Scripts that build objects
______
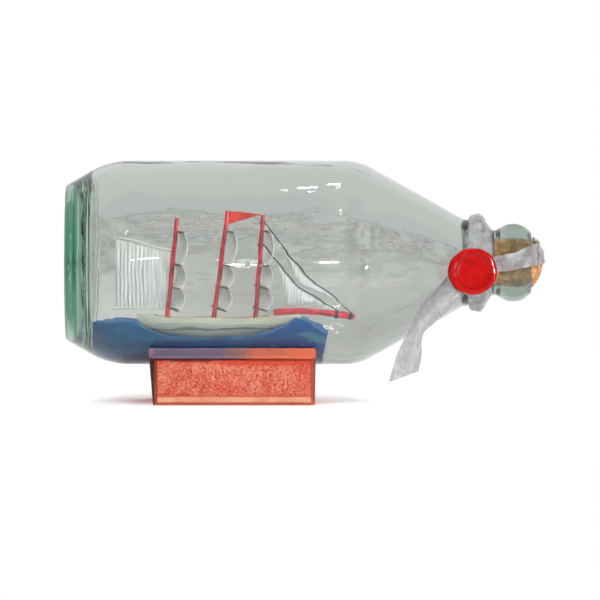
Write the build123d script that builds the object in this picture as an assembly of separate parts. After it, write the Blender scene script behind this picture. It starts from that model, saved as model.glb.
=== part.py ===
from build123d import *
import math
import os

# A square-rigged ship in a corked bottle that lies on a moulded cradle.
# Millimetres. +X runs along the bottle's axis towards its mouth and +Z is up.
# The origin is at the middle of the bounding box's underside.

# Bottle: everything along the axis is measured from the base
bottle_length = 174.4
body_radius = 38.25
wall = 3.0
base_thickness = 9.0
heel_length = 16.05
base_edge_radius = 1.5
punt_radius = 22.0
punt_depth = 1.6
heel_slope = 30.2
heel_radius = 26.0
inner_heel_radius = 4.0
shoulder_slope = 29.3
shoulder_radius = 20.0
collar_radius = 16.1
collar_length = 7.6
collar_corner = 1.6
groove_radius = 11.6
groove_run = 3.4
lip_radius = 14.6
lip_slope_run = 5.2
lip_length = 5.4
lip_corner = 2.2
mouth_run = 3.6
mouth_radius = 11.4
bore_radius = 9.3
bore_corner = 4.0

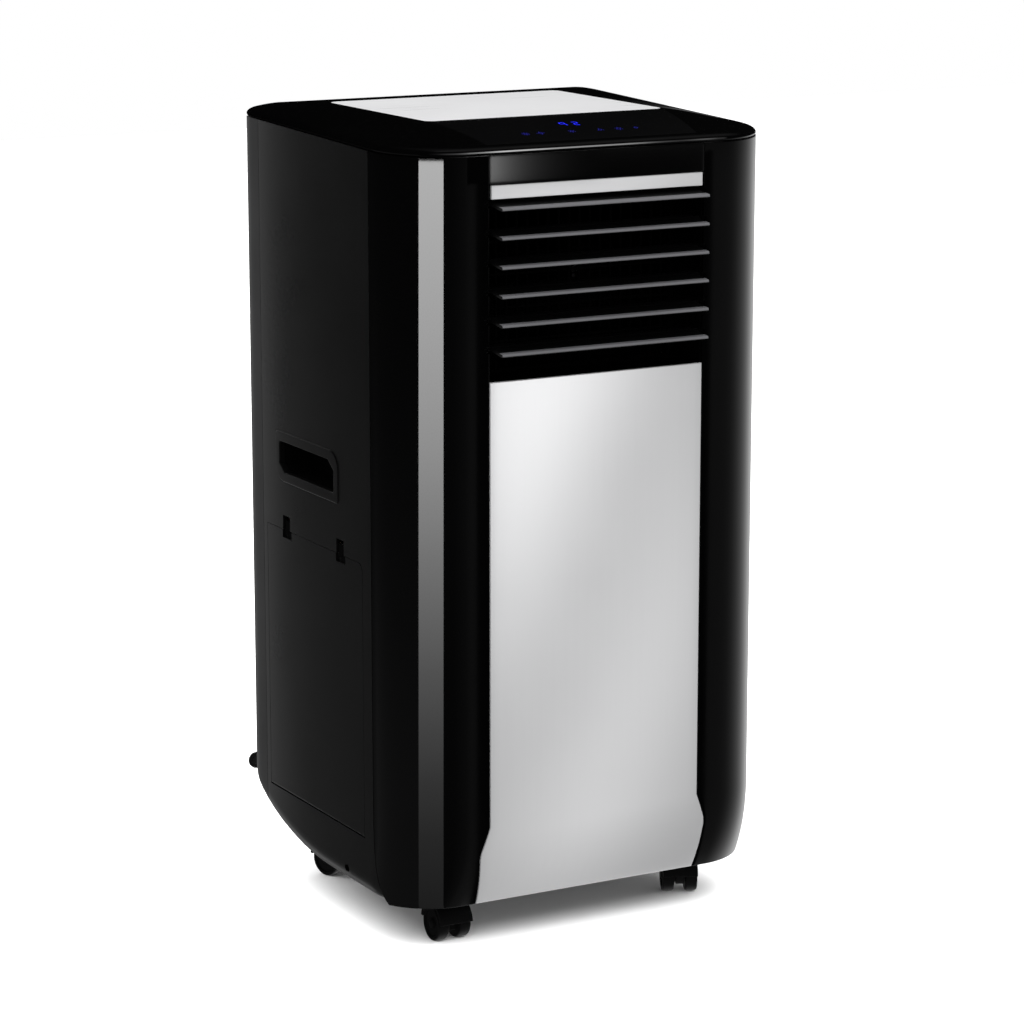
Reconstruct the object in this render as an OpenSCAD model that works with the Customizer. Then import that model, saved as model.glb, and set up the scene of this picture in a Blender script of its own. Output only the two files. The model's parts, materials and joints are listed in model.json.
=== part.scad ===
// Portable air conditioner: a free-standing cabinet on four twin-wheel casters.
// +Z is up, the front faces -Y and the origin is on the floor under the cabinet's centre.

/* [Cabinet] */
// Width of the cabinet
body_w = 360; // [350:1:370]
// Depth of the cabinet without louvres and hose collar
body_d = 325; // [320:1:330]
// Height of the cabinet's underside above the floor
underside = 37; // [37:1:37]
// Radius of the two front corners
front_r = 59.5; // [55:0.5:62]
// Radius of the two rear corners
rear_r = 33; // [30:1:36]
// Wall thickness of the outer shells
wall = 3; // [2.5:0.5:3]
// Height of the lid's seam at the front
seam_z_front = 674.5; // [672:0.5:676]
// Height of the lid's seam at the rear
seam_z_rear = 684.5; // [683:0.5:686]
// Height of the top plate
top_z = 695; // [694:0.5:698]

/* [Front] */
// Half width of the centre column with louvres and front panel
column_x = 102; // [100:1:103]
// Height of the front panel's top edge
panel_top = 488.8; // [486:0.4:490]
// Height of the louvre opening's top edge
opening_top = 638.5; // [638:0.5:640]
// Height of the trim strip
strip_h = 11.4; // [10:0.2:12]

/* [Louvres] */
// Number of louvre blades
blade_n = 6; // [6:1:6]
// Distance between two blades
blade_pitch = 23.9; // [23.5:0.1:24]
// Height of the lowest blade's pivot
blade_z0 = 514.9; // [514:0.1:516]
// Tilt of the blades at rest, front edge down
blade_tilt = 7; // [5:1:9]
// Blade length ahead of its pivot
blade_front = 24; // [22:1:25]
// Blade length behind its pivot
blade_rear = 8; // [6:1:9]

/* [Casters] */
// Distance of the front casters from the cabinet's centre plane
caster_x = 119; // [115:1:125]
// Distance of the caster swivels behind the cabinet's front face
caster_front = 55; // [50:1:60]
// Distance of the rear caster swivels behind the cabinet's front face
caster_rear = 248; // [240:1:252]
// Radius of a caster wheel
wheel_r = 15; // [14:0.5:15]

/* [Rear] */
// Inner radius of the exhaust collar
collar_r = 75; // [74:0.5:76]
// Height of the exhaust collar's axis
collar_z = 245; // [243:1:247]
// How far the collar and the cord hooks stand out of the rear
rear_out = 16; // [16:1:16]

/* [Hidden] */

// A clearance between neighbouring pieces of the cabinet
gap = 0.4;
// Front and rear planes of the cabinet, and a height above every part
front_y = -body_d / 2;
rear_y = body_d / 2;
over = 800;

// Side profile: the lower front tucks in along an arc, the lower rear sweeps up along an ellipse
tuck_r = 150;
tuck_z = 105;
sweep_y = 170;
sweep_z = 80;
curve_steps = 16;

function tuck_curve(inset, z_end) = let (t_end = asin((tuck_z - z_end) / (tuck_r - inset)))
    [for (i = [0:curve_steps]) let (t = t_end * i / curve_steps)
        [front_y + tuck_r - (tuck_r - inset) * cos(t), tuck_z - (tuck_r - inset) * sin(t)]];
function sweep_curve() =
    [for (i = [0:curve_steps]) let (t = 90 * i / curve_steps)
        [rear_y - sweep_y + sweep_y * sin(t), underside + sweep_z - sweep_z * cos(t)]];
function lid_z(y) = seam_z_front + (seam_z_rear - seam_z_front) * (y - front_y) / body_d;

// Outline of the cabinet from above
module plan(inset = 0) {
    fr = front_r - inset;
    rr = rear_r - inset;
    hw = body_w / 2 - inset;
    hd = body_d / 2 - inset;
    for (s = [-1, 1]) {
        translate([s * (hw - fr), -(hd - fr)]) circle(fr, $fn = 96);
        translate([s * (hw - rr), hd - rr]) circle(rr, $fn = 64);
    }
    translate([-(hw - fr), -hd]) square([2 * (hw - fr), hd]);
    translate([-hw, -(hd - fr)]) square([2 * hw, 2 * hd - fr - rr]);
    translate([-(hw - rr), 0]) square([2 * (hw - rr), hd]);
}

// Solid swept along X from a profile of [y, z] points
module along_x(x0, x1) {
    translate([x0, 0, 0]) rotate([90, 0, 90]) linear_extrude(x1 - x0) children();
}

module box(low, high) {
    translate(low) cube(high - low);
}

// The cabinet as one solid, up to the lid's seam
module cabinet(shift_y = 0, lift = 0) {
    translate([0, shift_y, 0]) intersection() {
        translate([0, 0, underside - 1]) linear_extrude(over) plan();
        along_x(-body_w, body_w) polygon(concat(
            tuck_curve(0, underside), sweep_curve(),
            [[rear_y, lid_z(rear_y) + lift], [front_y, lid_z(front_y) + lift]]));
    }
}

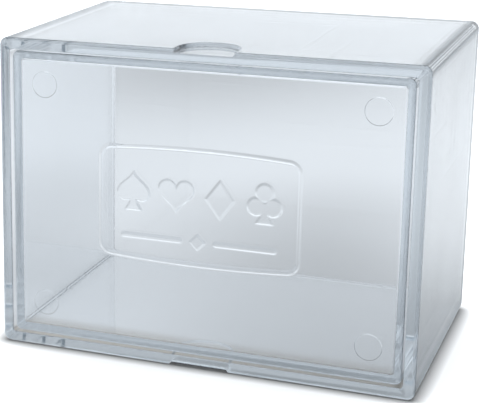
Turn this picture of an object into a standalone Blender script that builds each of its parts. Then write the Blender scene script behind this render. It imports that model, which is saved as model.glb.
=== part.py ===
______
• WHAT YOU NEED TO DO:
Repeat word for word the stretch of lines from the one with "Reconstruct the object" down to the one with "the cabinet's centre.", both included.

• SOLUTION FOR THIS PROBLEM:
Reconstruct the object in this render as an OpenSCAD model that works with the Customizer. Then import that model, saved as model.glb, and set up the scene of this picture in a Blender script of its own. Output only the two files. The model's parts, materials and joints are listed in model.json.
=== part.scad ===
// Portable air conditioner: a free-standing cabinet on four twin-wheel casters.
// +Z is up, the front faces -Y and the origin is on the floor under the cabinet's centre.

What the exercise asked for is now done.